Preassignments of elective courses are possible.

Student Enrollments
Students are enrolled to courses and can attend different combinations of them. MatØk students are included. The assignment of students to teams may or may not be known at the moment of scheduling the IMADA timetable. Instructors will be enrolled to the courses they have been assigned, thus preventing overlap with the courses they have to attend. If a team is not defined yet, the instructor is enrolled in all teams.

Teachers
Each course, elective or mandatory, has a teacher. There might be courses that are taught by the same teacher. A teacher can be unavailable for certain timeslots.

Rooms
There is only one room available and suitable for all courses: this is the IMADA's seminar room. However, if needed, other rooms can be found in the Campus. Hence lectures can be allocated to a dummy room, meaning that its location has to be decided later.

There might be some timeslots in which a room is unavailable. For example, no lecture can be scheduled in the IMADA seminar room when there is the Computer Science Colloquium or the Mathematics Colloquium.

These data are contained in a series of text files that compose the data of a specific quarter.

Scheduling process

In scheduling the lectures the following conditions must be satisfied:

  1. Only one lecture is assigned in the Seminarroom in a timeslot.

  2. Lectures must be assigned to rooms in timeslots only when rooms are ``available''.

  3. No teacher has to teach two lectures in the same timeslot or has to teach in a timeslot in which he declared to be ``unavailable''.

  4. No student has to attend more than one lecture at the same time. This includes both elective and mandatory courses.
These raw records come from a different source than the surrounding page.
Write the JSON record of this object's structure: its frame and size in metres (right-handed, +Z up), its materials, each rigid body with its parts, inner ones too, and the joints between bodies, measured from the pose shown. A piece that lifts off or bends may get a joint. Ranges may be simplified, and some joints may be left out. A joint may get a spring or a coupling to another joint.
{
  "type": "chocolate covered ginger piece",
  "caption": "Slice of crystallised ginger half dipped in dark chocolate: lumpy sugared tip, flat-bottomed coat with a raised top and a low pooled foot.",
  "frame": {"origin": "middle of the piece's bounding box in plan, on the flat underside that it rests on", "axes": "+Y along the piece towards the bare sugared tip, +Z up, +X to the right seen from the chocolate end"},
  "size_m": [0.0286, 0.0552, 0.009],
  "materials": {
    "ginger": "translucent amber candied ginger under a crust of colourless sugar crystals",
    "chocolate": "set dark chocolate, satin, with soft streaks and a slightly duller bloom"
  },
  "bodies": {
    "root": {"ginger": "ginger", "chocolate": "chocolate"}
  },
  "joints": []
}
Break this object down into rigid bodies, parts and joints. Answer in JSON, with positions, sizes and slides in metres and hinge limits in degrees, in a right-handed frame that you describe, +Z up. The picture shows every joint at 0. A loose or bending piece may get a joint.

    For mandatory courses, lectures whose type has only one team are clearly included in this condition. Lectures whose type has several teams are included by selecting only one of them at random. Since teams are not decided when IMADA timetable is done, this procedure should be enough to guarantee that a student can find at least a team to take the lecture.

  5. A course must not have more than a lecture in a day.

  6. Course preassignments in timeslots are maintained.

  7. A course must not have more than one lecture in a disadvantaged timeslot (that is, starting at 8:00 or at 16:00).

A timetable that satisfies these conditions is feasible. Violations of conditions already present in the schedule of mandatory courses are ignored (for example two mandatory courses that overlap).

In addition to the conditions above, the schedule seeks to meet as much as possible the following preference criteria.

  1. Lectures starting at 16:00 should be avoided, above all on Friday.

  2. Students should not be required to attend more than three lectures in a day.

  3. Lectures of the same course should be spread or kept close according to teacher's preferences. To this end lectures should be separated by a day distance within the minimal and the maximal value specified. For example, courses that want two lectures close each other might have min_sep=0 and max_sep=1 while courses that want lectures more uniformly spread over the week might have min_sep=2 and max_sep=4.

    Note that in the recent years the number of lectures per week increased to three, which makes the distance criterion more problematic. Currently the attempt is still to schedule lectures in consecutive days. This is a criterion hard to achieve and also not fully understood. Some teachers prefer to spread the lectures, others to schedule them close.

  4. Lectures starting at 8:00 should be avoided.

  5. Lectures on Friday starting at 14:00 should be avoided.

  6. Lectures should be scheduled in the Seminarrrum. It is however possible to schedule lectures in a another room (to be decided in a later stage among those left free at the Campus) if this is the only way to satisfy the conditions expressed above.

The problem of finding a timetable is formulated as an integer programming (IP) problem in which the conditions are imposed as constrains and the preference criteria are taken into account by a weighted sum that makes the objective function to be minimized.

Each preference criteria contributes to the objective function by a score which is given by the number of students involved. However, in all criteria where discomfort may affect both the teacher and the students, the score of a lecture that violates a criterion is given by SL+A, where SL is the number of students attending the lecture and A is a parameter determining the influence of the teacher (currently it is set to 1).

Starting weights for each criterion are set as follows: 10000 for teachers with more than a lecture in the same day, 2000 for lectures on Friday at 16, 100 for lectures at 16. All the remaining weights are set to 1. Changes of weights are to be expected.

If a feasible solution is not found some hard constraints are progressively relaxed until a feasible solution is found. In the order the constrains relaxed are:

Relaxed criteria are brought in the objective function weighted by a very high weight.